Questions to ask customer-facing colleagues


The following questions have worked really well for me, from a service improvement perspective.  I initially borrowed and adapted some questions recommended by the folks at Vanguard.  When I ask these questions, people tend to really engage, and their answers give lots of information and clues about how and where the service could improve.

  • Where does your work come from, and how fit for purpose is it when it arrives?  This one is good to ask people who receive work from someone else.  Referrals, for example.  It gives you some clues about the quality of work they receive, and how much rework they have to do to get it right.
  • Can you show me what you do with the work when it arrives?  As a general principle, it's best to aim for 'show' rather than 'tell'.  This gets you closer to work as done, instead of work as disclosed (see above).
  • Why do you do it this way?  This may demonstrate the rules, policies, and procedures that staff are expected to follow.  Or they may reveal workarounds they have to do to get around constraints.
  • What gets in the way of you doing a good job?  If you're only going to ask one question, ask this one.  I find people really open up to this one, pointing out many areas where they are hindered in doing what matters to the customer.  Keep asking "what else?" to learn even more.  
  • What wastes your time?  Similar to the last one.  I often find I start to learn more about the type and frequency of failure demand in the answers to this one.
  • How much, and how often?  A supplementary question for any of the above.  This helps you to start to quantify the waste in the service.  For example, I once found that around 60% of referrals received by one team needed to be reworked.  
  • How do you know if you are doing a good job? You'll often find out here if people are clear about purpose, or (linked to the previous question) if the focus is instead on trying to make the numbers look good.
  • How does change happen around here?  This will tell you how people feel, in terms of being involved and engaged with change.   

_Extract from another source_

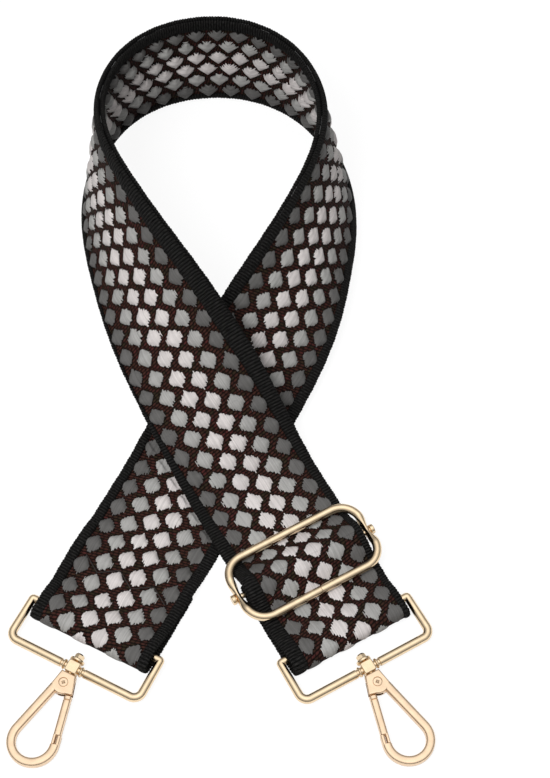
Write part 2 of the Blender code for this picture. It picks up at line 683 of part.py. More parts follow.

I recommend trying to ask these questions naturally in conversation rather than looking like you are coming around with a clipboard and a survey.  It may be worth committing a few of them to memory first.  

And most importantly, when you ask these questions, listen!  As my friend Jo Gibson says, "give people a damn good listening to".  Remember you're here to learn, not to judge or defend current ways of working.  As Dale Carnegie wrote, "become genuinely interested in other people".  And demonstrate what Amy Edmondson calls 'situational humility' make sure people know that you don't think you have all the answers, be curious, and emphasise that we can always learn more.

Over to you...


What are your thoughts?  What other reasons are there to spend time with customer-facing colleagues?  What can put people off doing it?  And what do you think of the questions I suggested?

Please feel free to comment below, or share this on Twitter or LinkedIn, or with someone who might appreciate it.


*Yes, I know Starbucks don't pay enough tax and put too much sugar in their drinks.  That's not the point here.  The point is that the CEO of an undeniably successful and huge organisation found it essential to regularly spend time with customer-facing colleagues and literally 'smell the coffee'.